Bigger picture. With protests continuing in Chicago against a proposed ordinance adding attacks on police to the list of hate crimes, Pew Charitable Trusts looks at similar efforts nationwide.  A proponent of the original hate crimes legislation, the Anti-Defamation League opposes so-called Blue Lives Matter laws, arguing that all 50 states already have laws increasing penalties for attacks on police, and hate crimes should be restricted to “people’s most precious identity categories.” Supporters argue such measures serve as deterrents and “send a message.”

While the city’s law department has come under fire for failing to disclose records of police misconduct in civil rights lawsuits, the Associated Press found similar patterns in cities across the country, where municipal attorneys “deliberately hid important facts, delayed their disclosure or otherwise sought to subvert evidence in civil cases.”

Writing in USA Today, former Madison police chief David C. Couper says, “I struggled with my union in Madison for eight years over my efforts to change police use of force policy and to hire more female and minority officers….The unions have exerted and will continue to exert a lot of muscle to prevent almost every effort that’s on the table to reform police policy.”

Tracking IPRA. Of five community meetings scheduled around the upcoming reform of Chicago’s police investigatory organization, four remain throughout the month of August.
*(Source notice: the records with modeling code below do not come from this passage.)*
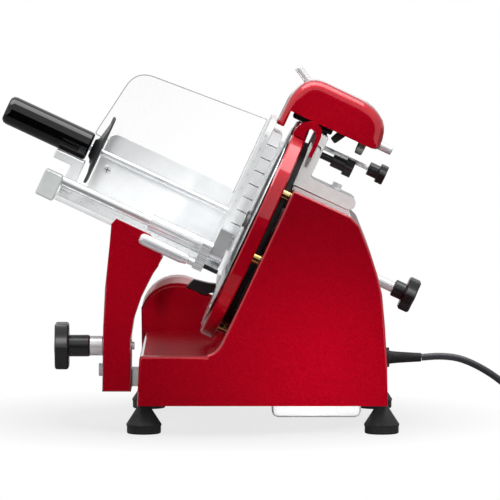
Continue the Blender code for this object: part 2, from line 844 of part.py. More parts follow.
# Food pusher
pusher_boss = rod("pusher_boss", BLADE, "X", (-98.5, PIVOT_Y, PIVOT_V), 66.7, 8.5, slider_empty, steps=28)
join(
    pusher_boss,
    box("pusher_tab", BLADE, (-42, -124, -41.5), (-32, -92, -28), helper=True),
    box("pusher_tab_end", BLADE, (-42, -125.5, -55), (-32, -114.5, -28), helper=True),
    rod("pusher_tab_neck", BLADE, "X", (-48.5, -120, -50), 10, 3.5, helper=True, steps=16),
)
cut(pusher_boss, rod("pusher_boss_bore", BLADE, "X", (-110, PIVOT_Y, PIVOT_V), 110, 5.3, helper=True, steps=24))
paint(pusher_boss, ALUMINIUM)
grip = turned(
    "lever_grip",
    BLADE,
    "X",
    (0, -120, -50),
    [(0, -48.8), (4.6, -48.8), (6, -56), (6, -96), (5, -100), (3, -101.5), (0, -101.5)],
    slider_empty,
    steps=20,
)
paint(grip, BLACK)
swing_arm = rod("pusher_bracket", BLADE, "X", (-31.5, PIVOT_Y, PIVOT_V), 14.2, 8.0, swing_empty, steps=28)
join(swing_arm, box("pusher_bracket_block", BLADE, (-31.0, -98, -32), (-18, -72, -9), helper=True))
cut(swing_arm, rod("pusher_bracket_bore", BLADE, "X", (-50, PIVOT_Y, PIVOT_V), 60, 5.3, helper=True, steps=24))
paint(swing_arm, ALUMINIUM)
pusher_plate = plate(
    "pusher_plate",
    BLADE,
    "YZ",
    smooth_corners([(-71.7, -44), (60, -44), (60, 100), (-71.7, 100)], [3, 8, 26, 26], 6),
    -31,
    -25,
    swing_empty,
)
rounded(pusher_plate, 0.8, 1, angle=60.0)
paint(pusher_plate, ALUMINIUM)
push_rod = rod("push_rod", BLADE, "X", (-185, 10, 3.5), 153.7, 3.5, swing_empty, steps=16)
paint(push_rod, CHROME)
hand_guard = turned(
    "hand_guard",
    BLADE,
    "X",
    (0, 10, 3.5),
    [
        (3.8, -176.5),
        (30, -173.2),
        (36.5, -173.0),
        (38.5, -174.2),
        (38.3, -176.5),
        (35.5, -176.2),
        (30, -176.4),
        (12, -180.5),
        (9, -183.5),
        (3.8, -183.5),
    ],
    swing_empty,
    steps=32,
    closed=True,
)
cut(hand_guard, box("hand_guard_notch", BLADE, (-200, -6, -60), (-160, 26, -11.2), helper=True))
paint(hand_guard, BLACK)
handle_end = HANDLE_START - HANDLE_LENGTH
handle = turned(
    "pusher_handle",
    BLADE,
    "X",
    (0, 10, 3.5),
    [
        (0, HANDLE_START),
        (HANDLE_RADIUS - 1.5, HANDLE_START),
        (HANDLE_RADIUS, HANDLE_START - 1.7),
        (HANDLE_RADIUS, handle_end + 6),
        (HANDLE_RADIUS - 0.8, handle_end + 2.6),
        (HANDLE_RADIUS - 3.5, handle_end),
        (0, handle_end),
    ],
    swing_empty,
    steps=28,
)
paint(handle, BLACK)

# Sharpener
bracket = plate(
    "sharpener_bracket",
    BLADE,
    "XZ",
    smooth_corners(
        [(15, 58.8), (15, 117), (30, 117), (30, 72), (83, 72), (83, 58.8)],
        [0, 2, 2, 3, 6, 6],
        4,
    ),
    -42,
    22,
    base_empty,
)
pin_bore = rod("sharpener_bracket_pin", BLADE, "Z", (22.5, HUB_Y, 61), 80, 5.3, helper=True, steps=24)
side_hole = rod("sharpener_bracket_hole", BLADE, "Y", (23.5, -50, 101), 14, 4.5, helper=True, steps=16)
cut(bracket, pin_bore, side_hole)
join(
    bracket,
    rod("bracket_washer", BLADE, "Z", (58.6, HUB_Y, 70), 3.8, 7.0, helper=True, steps=20),
    rod("bracket_bolt_head", BLADE, "Z", (58.6, HUB_Y, 73), 5.2, 5.6, helper=True, steps=6),
    rod("adjust_rod", BLADE, "X", (28, 8, 104), 52.8, 2.5, helper=True, steps=14),
)
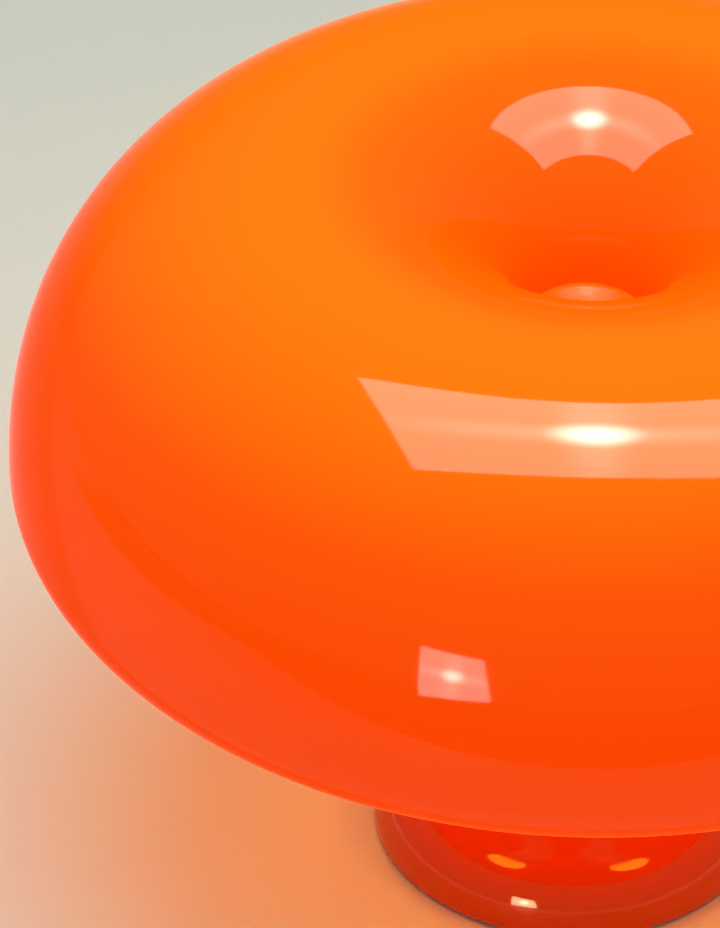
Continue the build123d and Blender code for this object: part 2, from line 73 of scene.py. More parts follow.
def flat_mesh(name, corners):
    """One flat face through its corners."""
    mesh = bpy.data.meshes.new(name)
    mesh.from_pydata([tuple(corner) for corner in corners], [], [tuple(range(len(corners)))])
    return mesh


def nodes_of(material):
    """Node tree of a material, emptied but for its output."""
    material.use_nodes = True
    tree = material.node_tree
    tree.nodes.clear()
    return tree, tree.nodes.new("ShaderNodeOutputMaterial")


def wire(tree, out_node, out_name, in_node, in_name):
    """Link between two named sockets."""
    tree.links.new(out_node.outputs[out_name], in_node.inputs[in_name])


table_left, table_right, table_front, table_back, table_corner = -0.79, 1.3, -0.475, 0.47, 0.09
outline = []
for x, y, first in (
    (table_left + table_corner, table_front + table_corner, 180),
    (table_right - table_corner, table_front + table_corner, 270),
    (table_right - table_corner, table_back - table_corner, 0),
    (table_left + table_corner, table_back - table_corner, 90),
):
    for step in range(9):
        turn = radians(first + 90 * step / 8)
        outline.append((x + table_corner * cos(turn), y + table_corner * sin(turn), 0))
table = linked("table_top", flat_mesh("table_top", outline))
table.matrix_world = round_to_view
table_finish = bpy.data.materials.new("pale_table")
tree, out = nodes_of(table_finish)
shader = tree.nodes.new("ShaderNodeBsdfPrincipled")
shader.inputs["Roughness"].default_value = 0.55
shader.inputs["Specular IOR Level"].default_value = 0.2
place = tree.nodes.new("ShaderNodeTexCoord")
clouds = tree.nodes.new("ShaderNodeTexNoise")
clouds.inputs["Scale"].default_value = 2.5
tint = tree.nodes.new("ShaderNodeMix")
tint.data_type = "RGBA"
tint.inputs["A"].default_value = (0.79, 0.85, 0.80, 1)
tint.inputs["B"].default_value = (0.82, 0.88, 0.83, 1)
wire(tree, place, "Object", clouds, "Vector")
wire(tree, clouds, "Fac", tint, "Factor")
wire(tree, tint, "Result", shader, "Base Color")
wire(tree, shader, "BSDF", out, "Surface")
table.data.materials.append(table_finish)

# The room's floor is seen only as mirrored. Daylight at its back is painted on: its colour is
# painted lighter towards the back, and a painted glow there fades out with distance.
room_reach = 9
room_level = -0.72
room_corners = [
    (-room_reach, -room_reach, room_level),
    (room_reach, -room_reach, room_level),
    (room_reach, room_reach, room_level),
    (-room_reach, room_reach, room_level),
]
room_floor = linked("room_floor", flat_mesh("room_floor", room_corners))
room_floor.matrix_world = round_to_view
room_floor.visible_camera = False
room_finish = bpy.data.materials.new("pale_room_floor")
tree, out = nodes_of(room_finish)
shader = tree.nodes.new("ShaderNodeBsdfPrincipled")
shader.inputs["Roughness"].default_value = 0.8
place = tree.nodes.new("ShaderNodeTexCoord")
split = tree.nodes.new("ShaderNodeSeparateXYZ")
far = tree.nodes.new("ShaderNodeMapRange")
far.interpolation_type = "SMOOTHSTEP"
far.inputs["From Min"].default_value = 1.0
far.inputs["From Max"].default_value = 2.2
tint = tree.nodes.new("ShaderNodeMix")
tint.data_type = "RGBA"
tint.inputs["A"].default_value = (0.42, 0.38, 0.22, 1)
tint.inputs["B"].default_value = (0.80, 0.80, 0.66, 1)
reach = tree.nodes.new("ShaderNodeVectorMath")
reach.operation = "LENGTH"
fade = tree.nodes.new("ShaderNodeMapRange")
fade.inputs["From Min"].default_value = 3.2
fade.inputs["From Max"].default_value = 8.8
fade.inputs["To Min"].default_value = 0.4
fade.inputs["To Max"].default_value = 0.0
# Painted daylight: emission on the floor, strongest at the back and fading with distance.
painted_daylight = tree.nodes.new("ShaderNodeMath")
painted_daylight.operation = "MULTIPLY"
shader.inputs["Emission Color"].default_value = (1, 1, 0.84, 1)
wire(tree, place, "Object", split, "Vector")
wire(tree, split, "Y", far, "Value")
wire(tree, far, "Result", tint, "Factor")
wire(tree, tint, "Result", shader, "Base Color")
tree.links.new(place.outputs["Object"], reach.inputs[0])
wire(tree, reach, "Value", fade, "Value")
tree.links.new(fade.outputs["Result"], painted_daylight.inputs[0])
tree.links.new(far.outputs["Result"], painted_daylight.inputs[1])
wire(tree, painted_daylight, "Value", shader, "Emission Strength")
wire(tree, shader, "BSDF", out, "Surface")
room_floor.data.materials.append(room_finish)


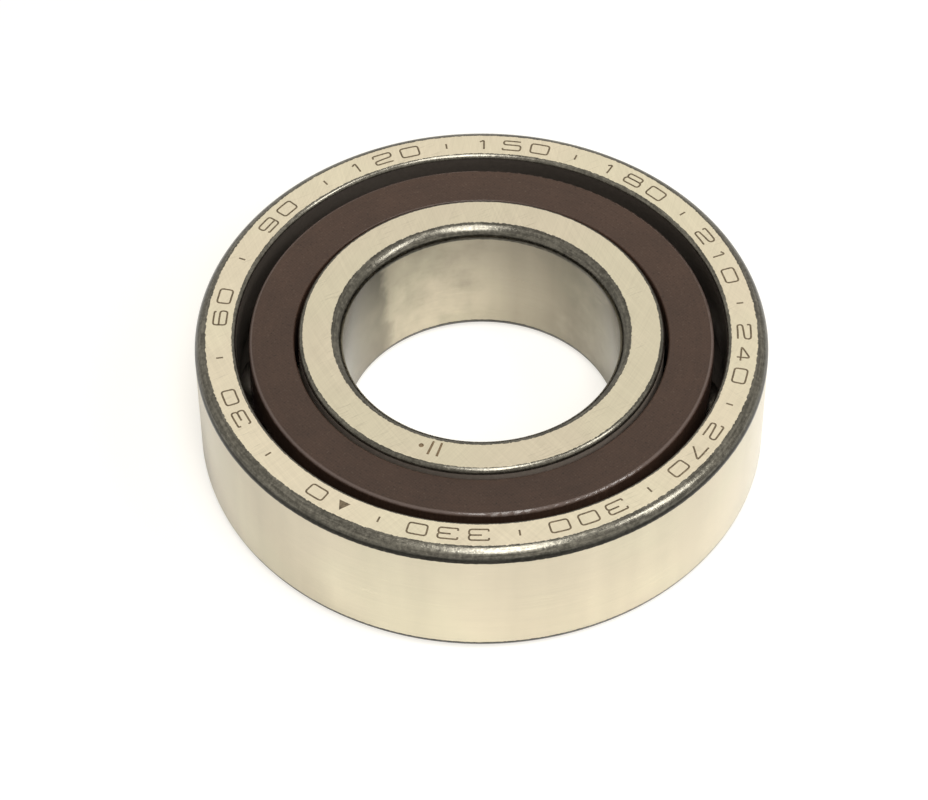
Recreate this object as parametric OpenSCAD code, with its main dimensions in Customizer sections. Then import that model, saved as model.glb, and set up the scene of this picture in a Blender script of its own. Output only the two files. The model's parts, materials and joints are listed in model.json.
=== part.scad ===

On Monday, Invisible Institute director Jamie Kalven appeared on Chicago Tonight to discuss pending changes at the Independent Police Review Authority with Carol Marin and IPRA chief Sharon Fairley.

A new public tool aimed at providing context around police accountability—the IPRA Tracker—goes live today from the Invisible Institute and City Bureau. City Bureau, the Chicago-based journalism lab, has launched a Kickstarter campaign to fund a public South Side newsroom where community members and journalists can learn skills and share ideas.